Upon further review of the grand jury presentation, prompted by this defense application under Santos, I have concluded that there was legally insufficient evidence to support the “intent to conceal” element of money laundering by Rozenberg. There was not a scintilla of direct evidence before the grand jury that Rozenberg knew what Polack and Kucherovsky did with those monies other than to run the clinic, which circumstance negates an intent to conceal. To impute knowledge to Rozenberg of concealment and money laundering by Kucherovsky and/or Po-lack was therefore too speculative and unwarranted.

An additional dubious inference regards the amounts of money involved. As the court’s December 17, 2007 decision shows, 19 of the larceny and insurance fraud counts had to be reduced because of a failure of proof to meet the monetary thresholds. It is true that in that same decision the court implicitly allowed the grand jury to infer that a significant portion of the clinic’s revenues could be considered proceeds subject to money laundering. However, it is one thing to extrapolate from the revenues of the “staged” accident victims and the overtreated patients to reach larger threshold sums; it becomes quite another to do so using “profits.” When the amounts of money are limited to “profits,” and here I refer back to my decision to follow Santos, and the defense has rightly argued that a “profit analysis” was never done in the grand jury, the inference drawn from these calculations to reach the required threshold monetary amounts becomes too speculative and untenable.

To the extent that my present ruling is inconsistent with the court’s earlier rulings on this subject, particularly portions of the court’s decision and order of December 17, 2007, I hereby rescind those rulings and amend the court’s decision and order of December 17, 2007 accordingly.

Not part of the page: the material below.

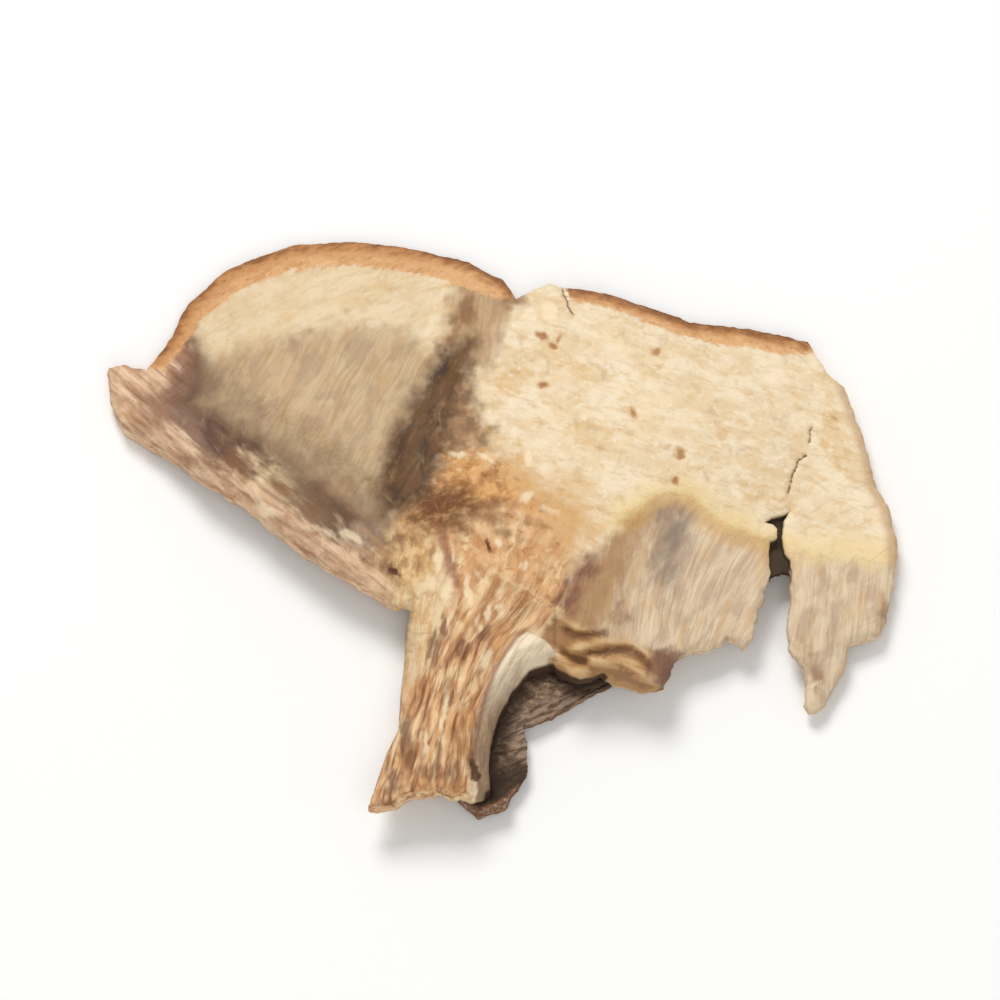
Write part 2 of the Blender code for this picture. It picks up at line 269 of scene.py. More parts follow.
def inside(points: np.ndarray, corners: np.ndarray) -> np.ndarray:
    """Tells which seen points lie within a closed outline.

    Args:
        points: Seen points in millimetres, one a row.
        corners: The outline's corners in millimetres.

    Returns:
        True for each point that is inside.
    """
    x, y = points[:, 0], points[:, 1]
    within = np.zeros(len(points), bool)
    for (x0, y0), (x1, y1) in zip(corners, np.roll(corners, -1, axis=0)):
        if y0 != y1:
            crosses = (y0 > y) != (y1 > y)
            within ^= crosses & (x < x0 + (y - y0) * (x1 - x0) / (y1 - y0))
    return within


def depth_in(points: np.ndarray, outline: Line) -> np.ndarray:
    """How deep inside a closed drawn outline each seen point is, negative outside it."""
    gap = distance_to(points, outline, closed=True)
    return np.where(inside(points, in_millimetres(outline)), gap, -gap)


def zone(points: np.ndarray, outline: Line, softness: float = 0.8) -> np.ndarray:
    """1 deep inside a closed drawn outline, 0 well outside it, with a soft border."""
    return smooth(depth_in(points, outline), -softness, softness)


def nearest_of(points: np.ndarray, lines: list[Line]) -> np.ndarray:
    """Distance of seen points from the nearest of several drawn lines."""
    return np.min([distance_to(points, line) for line in lines], axis=0)


class Grain:
    """Smooth lattice noise between -1 and 1, the same each run for the same seed."""

    def __init__(self, seed: int, size: int = 8192) -> None:
        """Fills the lattice's table from the seed."""
        self.table = np.random.default_rng(seed).uniform(-1.0, 1.0, size)

    def at(self, across: np.ndarray, along: np.ndarray) -> np.ndarray:
        """Reads the noise.

        Args:
            across: First coordinate, in lattice cells.
            along: Second coordinate, in lattice cells.

        Returns:
            One value a point.
        """
        column = np.floor(across).astype(np.int64)
        row = np.floor(along).astype(np.int64)
        u = across - column
        v = along - row
        u = u * u * (3.0 - 2.0 * u)
        v = v * v * (3.0 - 2.0 * v)

        def corner(i: int, j: int) -> np.ndarray:
            """Lattice value at a corner of each point's cell."""
            return self.table[((column + i) * 1619 + (row + j) * 6971) % len(self.table)]

        near = corner(0, 0) * (1.0 - u) + corner(1, 0) * u
        far = corner(0, 1) * (1.0 - u) + corner(1, 1) * u
        return near * (1.0 - v) + far * v

    def over(self, grain: np.ndarray, across: float, along: float, shift: float = 0.0) -> np.ndarray:
        """Noise over grain coordinates, with cells of a size in millimetres."""
        return self.at(grain[:, 0] / across, grain[:, 1] / along + shift)

    def ridged(self, grain: np.ndarray, across: float, along: float) -> np.ndarray:
        """Noise with sharp crests at 1 and round valleys towards -1."""
        return 1.0 - 2.0 * np.abs(self.over(grain, across, along))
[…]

The new count 44 (originally count 54) remains dismissed and new count 45 (originally count 55) is hereby dismissed, with prejudice. 
      
      . By written decision and order of December 17, 2007 the court dismissed this previous count 54 because the one and only predicate felony for this count, enterprise corruption (Penal Law § 460.20 [1] [a]) was dismissed on the Attorney General’s motion. For the first time after that decision, on July 16, 2008, the Attorney General moved orally for that count to be restored and reduced to money laundering in the second degree on the ground that only this count included Mighty Management, L.L.C., as distinguished from the different management company charged in count 55, Mighty Management Group, Inc. I originally sustained count 55. Despite the delay I would grant the application were I not to dismiss all the money laundering counts.
     
      
      . Contrary to the Attorney General’s argument, nothing in the Santos opinion suggests that the holding would be limited to the “promotion” subdivision of the statute and not apply to the “concealment” subdivision (18 USC § 1956 [a] [1] [B] [i]).
     
      
      . See Donnino, 2008 Supp Practice Commentaries, McKinney’s Cons Laws of NY, Book 39, Penal Law art 470, 2008 Pocket Part, at 192.
     
      
      . The rule of lenity has constitutional due process implications which, while not specifically invoked by the Supreme Court opinions in Santos, further support my ruling. (See United, States v Lanier, 520 US 259, 266 [1997].)
     
      
      . Both these defendants have previously pleaded guilty. Kucherovsky pleaded guilty to money laundering in the third degree (Penal Law § 470.10 [1]) and was sentenced. Polack pleaded guilty to scheme to defraud in the first degree (Penal Law § 190.65 [1] [b]) and insurance fraud in the third degree (Penal Law § 176.20) and is awaiting sentence.